Without saying more than a few introductory words, Joost brought his invited guest speaker Jos Vliegenthart to the stage. Vliegenthart, a healthcare IT consultant launched into a business-like PowerPoint presentation describing his work in IT. He began by outlining some of the trends that have led to the growing demand of healthcare (such as the ageing population, a newly assertive patient population, and the rise of patient self-management). He also talked about some of the problems and challenges that have come up with data management in the field of IT and the way these issues tend to play a part in the lives of physicians and their patients. In patient-centered care, Vliegenthart says, the patient is increasingly more responsible for his own health and his own data management. He forecasts a future where we will need to turn unstructured data into structured data so that we can recognize it, make meaning, and ‘cluster it’. According to Vliegenthart, this will lead to new, updated roles for professionals in the healthcare field.

After the lecture, Joost screened a short farm-management systems promotional video. In the advertisement, the deep-voiced narrator speaks about how more sensors and greater connections will lead to a sustainable, profitable, and enjoyable future in farming. In this model, IT based on ‘decision supported information’ will make it easy to “compare, calculate, and cooperate”.

For Bonaventure Soh Bejeng Ndikung, Joost’s presentation drew him back into his former life when he was an engineer working on optimization devices to monitor patients with cardiovascular disease. He considered how over-optimization of the world leaves no space for chance, but here – in this performance platform at DAI, and perhaps also in art – “there is a lot of space for chance.” In regard to the ageing population that Vliegenthart referred to, he commented that, “we are outsourcing death”, and the distance between people (for example between doctor and patient) is getting progressively wider. Finally, he wondered aloud what effect hacking might have on such systems?

Ekaterina Degot began by admitting that she might not be on the same page since she was not exactly sure what IT is. She also wondered about the word ‘integration’ in the main question – integration into what? She said that throughout the lecture-performance she had been asking herself if the presentation was supposed to be serious, and if not, when it would become funny. For her, that comic relief came with Vliegenthart’s remark that we are “supposed to collect our own data and store it ourselves”. Degot reminded the audience that avant-garde artists wanted to turn consumers into artists in an effort to get to get rid of consumers. Drawing a parallel to the healthcare trends Joost’s presentation brought (for example, that we are all supposed to diagnose ourselves), Degot says that in art now everybody is not just an artist but also an artist–researcher (which also speaks of a kind of self-diagnosis).

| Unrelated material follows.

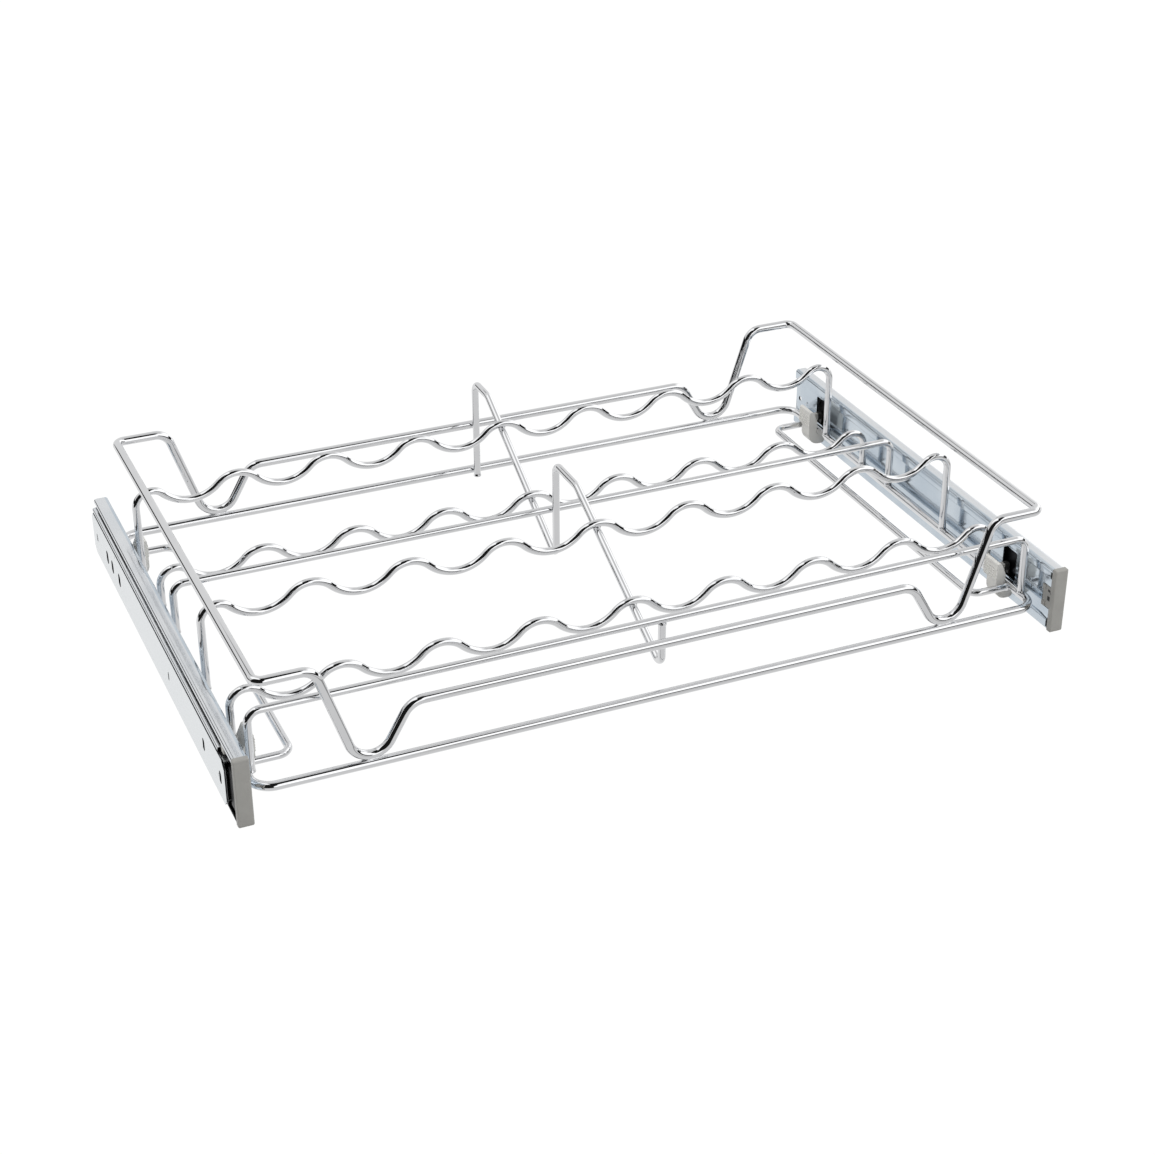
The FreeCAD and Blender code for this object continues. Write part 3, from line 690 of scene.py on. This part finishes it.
def grey_plastic(name, light, dark, grain, roughness, pockets=(), hooked_from=None):
    """Satin moulded plastic: slight mottling, the fine grain of an eroded mould, and painted shade in
    pockets.

    A pocket has a y, a z, a half length and a half height, and lies on the slide's inner side, up to
    the pocket floor's |x|; it is painted near black, as painted shade.  From the |x| where the piece
    hooks into the slide, it is painted dark, as painted shade inside the slide.  Each mask is a
    product of smooth steps over the dark edge's width.
    """
    material, place, shader = new_material(name, Specular_IOR_Level=0.4)
    fine = place.noise(grain, 2.0)
    tint = place.noise(90.0, 3.0).ramp(0.3, 0.7).mix(light, dark)
    x, y, z = place.axes()
    for pocket_y, pocket_z, half_length, half_height in pockets:
        # Painted shade on the pocket's patch of the tongue.
        pocket_shade = (abs(y - pocket_y).fall(half_length - dark_edge, half_length)
                * abs(z - pocket_z).fall(half_height - dark_edge, half_height)
                * abs(x).fall(pocket_floor - dark_edge, pocket_floor))
        tint = pocket_shade.mix(tint, pocket_shade_tone)
    if hooked_from:
        # Painted shade inside the slide, from the hook's |x| on.
        tint = abs(x).ramp(hooked_from - dark_edge, hooked_from).mix(tint, hook_shade_tone)
    feed(shader, Base_Color=tint, Normal=fine.bump(0.25, 0.00008),
         Roughness=fine.ramp(0.3, 0.7, roughness - 0.05, roughness + 0.05))
    return material


cap_grey = grey_plastic("cap_plastic", (0.40, 0.395, 0.372), (0.37, 0.365, 0.345), 3500.0, 0.42,
                        tongue_pockets)
for side_name in ("right", "left"):
    finished_copy(side_name + "_end_cap", "rack", cap_grey, 0.0003)


# Clips
# Pale grey moulded clips that wrap the base wire and hook through a window of the slide; five
# ribs on the inner face give the fingers a grip.
# The clips' hooks inside the slide carry painted shade.
clip_grey = grey_plastic("clip_plastic", (0.86, 0.85, 0.81), (0.82, 0.81, 0.775), 3000.0, 0.38,
                         hooked_from=slide_face)
for place_name in ("front_right", "rear_right", "front_left", "rear_left"):
    finished_copy(place_name + "_clip", "rack", clip_grey, 0.0004)


# Buffers and stops
# A black rubber-like buffer behind each cap, whose nose ends just ahead of the cabinet member,
# and small natural-white nylon stops in the drawer member's channel, front and rear.
buffer_black = grey_plastic("buffer_plastic", (0.022, 0.022, 0.024), (0.015, 0.015, 0.017),
                            3000.0, 0.45)
nylon_white = grey_plastic("nylon", (0.78, 0.78, 0.74), (0.70, 0.70, 0.67), 3000.0, 0.4)
for side_name in ("right", "left"):
    finished_copy(side_name + "_front_buffer", "rack", buffer_black, 0.0003)
    finished_copy(side_name + "_raceway_stop", "rack", nylon_white, 0.0003)
    finished_copy(side_name + "_rear_stop", "rack", nylon_white, 0.0002)


# Floor
# A plain pale floor with the rack's soft shadow on it.  The camera sees it as nearly white, and
# the chrome mirrors the studio in its place.
floor_reach = 12.0
floor_glow = 1.06
glow_share = 0.94
floor_mesh = bpy.data.meshes.new("floor")
floor_mesh.from_pydata([(-floor_reach, -floor_reach, 0), (floor_reach, -floor_reach, 0),
                        (floor_reach, floor_reach, 0), (-floor_reach, floor_reach, 0)],
                       [], [(0, 1, 2, 3)])
floor_material, place, shader = new_material("floor_paper", Roughness=0.9, Specular_IOR_Level=0.0)
fibres = place.noise(40.0, 2.0).ramp(0.3, 0.7)
feed(shader, Base_Color=fibres.mix((0.62, 0.62, 0.62), (0.60, 0.60, 0.60)))
paper = Shade(place.tree, shader.outputs[0])
white = place.node("ShaderNodeEmission", {"Strength": floor_glow})
seen = place.node("ShaderNodeLightPath", output="Is Camera Ray")
shown = place.node("ShaderNodeMixShader", {0: seen * glow_share, 1: paper, 2: white})
feed(floor_material.node_tree.nodes["Material Output"], Surface=shown)
floor_mesh.materials.append(floor_material)
floor = bpy.data.objects.new("floor", floor_mesh)
floor.visible_glossy = False
bpy.context.scene.collection.objects.link(floor)


# Studio
# Bright panels and a pale ceiling round the rack, with dark gaps between them that draw the
# crisp lines on the chrome and the zinc.  Everything dull is lit by an even white room.
room_strength = 0.64
panel_strength = 1.3
left_panel_share = 0.8
back_gap_share = 0.85
table_edge_share = 0.55
darkest = 0.01
world = bpy.data.worlds.new("studio")
bpy.context.scene.world = world
world.use_nodes = True
world.node_tree.nodes.clear()
# A gap or panel is a patch of directions with soft edges.  x, y and z are a unit vector's,
# leftward is the angle round Z from -X and front_angle the one round X from -Y, in radians.
direction = Shade(world.node_tree).node("ShaderNodeTexCoord", output="Generated")
x, y, z = direction.axes()
leftward = direction.math("ARCTAN2", y, x * -1)
front_angle = direction.math("ARCTAN2", z, y * -1)
left_front = ((x - z.ramp(0.2, 0.5, 0.0, 0.24)).fall(-0.14, -0.06)
              * (y - x.ramp(-0.60, -0.42, 0.11, 0.0)).fall(-0.11, -0.06)
              * z.band((-0.31, -0.26), (0.88, 0.92)))
left_low = leftward.band((-0.10, -0.05), (1.10, 1.16)) * z.band((-0.06, -0.03), (0.18, 0.23))
right_gap = (x.ramp(0.70, 0.73) * z.band((0.09, 0.11), (0.33, 0.36))
             * y.band((-0.40, -0.36), (0.28, 0.32)))
ceiling_gap = ((abs(front_angle - 1.09) - x.ramp(0.10, 0.44, 0.42, 0.0)).fall(-0.02, 0.02)
               * x.band((-0.20, -0.14), (0.40, 0.44)))
back_gap = (abs(x).fall(0.05, 0.12) * (z - y * 0.64).ramp(-0.02, 0.02)
            * (z - y).fall(-0.08, 0.00) * back_gap_share)
horizon = z.band((-0.02, 0.0), (0.22, 0.28)) * y.fall(-0.3, -0.2) * x.ramp(0.22, 0.30)
table_edge = (z.band((-0.35, -0.31), (-0.24, -0.20)) * x.ramp(0.20, 0.30)
              * y.fall(-0.05, 0.05) * table_edge_share)
dark = left_front | left_low | right_gap | ceiling_gap | back_gap | horizon | table_edge
front_panel = front_angle.fall(1.08, 1.12) * y.fall(-0.05, 0.05)
left_panel = x.fall(-0.20, -0.08) * z.ramp(0.64, 0.74) * y.fall(0.45, 0.6) * left_panel_share
right_panel = x.ramp(0.50, 0.76)
ceiling = y.ramp(0.2, 0.8, 0.62, 0.75)
upper = ceiling + (panel_strength - ceiling) * (front_panel | right_panel | left_panel)
lower = y.ramp(-0.3, 0.3, 0.66, 0.80)
above = z.ramp(-0.02, 0.0)
bright = (1 - dark) * (above * upper + (1 - above) * lower) + darkest
plain, mirrored, white = (direction.node("ShaderNodeBackground",
                                         {"Color": (1, 1, 1, 1), "Strength": strength})
                          for strength in (room_strength, bright, 1.0))
camera_ray, glossy_ray, glass_ray = (direction.node("ShaderNodeLightPath", output=ray)
                                     for ray in ("Is Camera Ray", "Is Glossy Ray",
                                                 "Is Transmission Ray"))
lit = direction.node("ShaderNodeMixShader", {0: glossy_ray, 1: plain, 2: mirrored})
shown = direction.node("ShaderNodeMixShader", {0: camera_ray + glass_ray, 1: lit, 2: white})
feed(world.node_tree.nodes.new("ShaderNodeOutputWorld"), Surface=shown)


# Lamps and camera
# Two large soft lamps above the rack, one on the right and a weaker one on the left, which the
# chrome doesn't mirror; and the photograph's viewing angle.
rack_middle = Vector((0, 0, 0.05))


def soft_lamp(name, place, size, power):
    """Square area lamp that looks from its place to the rack's middle."""
    lamp = bpy.data.lights.new(name, "AREA")
    lamp.size = size
    lamp.energy = power
    holder = bpy.data.objects.new(name, lamp)
    holder.visible_glossy = False
    turned = (Vector(place) - rack_middle).to_track_quat("Z", "Y").to_matrix().to_4x4()
    holder.matrix_world = Matrix.Translation(place) @ turned
    bpy.context.scene.collection.objects.link(holder)


soft_lamp("key_lamp", (1.3, -1.3, 2.2), size=1.4, power=26.0)
soft_lamp("fill_lamp", (-1.8, 0.4, 1.8), size=1.2, power=8.0)

camera = bpy.data.cameras.new("camera")
camera.sensor_width = 36.0
camera.lens = 68.82
camera_holder = bpy.data.objects.new("camera", camera)
camera_place = (-0.5078, -1.2012, 0.7412)
# The camera's own right, up and forward directions, seen from the rack.
rightward = Vector((0.91819, -0.39613, -0.00291))
upward = Vector((0.19574, 0.44729, 0.87271))
forward = Vector((0.3444, 0.80188, -0.48824))
turned = Matrix((rightward, upward, -forward)).transposed().to_4x4()
camera_holder.matrix_world = Matrix.Translation(camera_place) @ turned
bpy.context.scene.collection.objects.link(camera_holder)
bpy.context.scene.camera = camera_holder
bpy.context.scene.view_settings.view_transform = "Standard"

Rachel O’Reilly commented that this lecture-performance made her feel like Joost had outsourced the work to her. She saw what was presented as being related to arts and the governance of art and commended Joost for having the “courage to move into very unsexy terrain.” However, she would have liked more drama or context that would help explain why the artist chose to feature this particular professional (Vliegenthart). She was critical of the way that the performance-lecture “outsources the critical work to the audience.”

Bassam el Baroni responded by saying that the presentation was “missing a kind of positionality” and responsibility for the data. “You don’t have an opinion about that data and that opinion is a creative opinion. The question of subjectivity might have been the difficulty.” He asked, “What kind of bio-politics are we talking about in relation to the subject?” Referring back to Suhail Malik’s presentation about contemporary art and indeterminacy, he noted that Joost’s presentation resembled this type of indeterminate artistic presentation. Triggered by Joost’s question, El Baroni said he would like to know more about how we can maintain a progressive idea about IT, and push for more progress, and at the same time understand the implications with the best possible outcome?”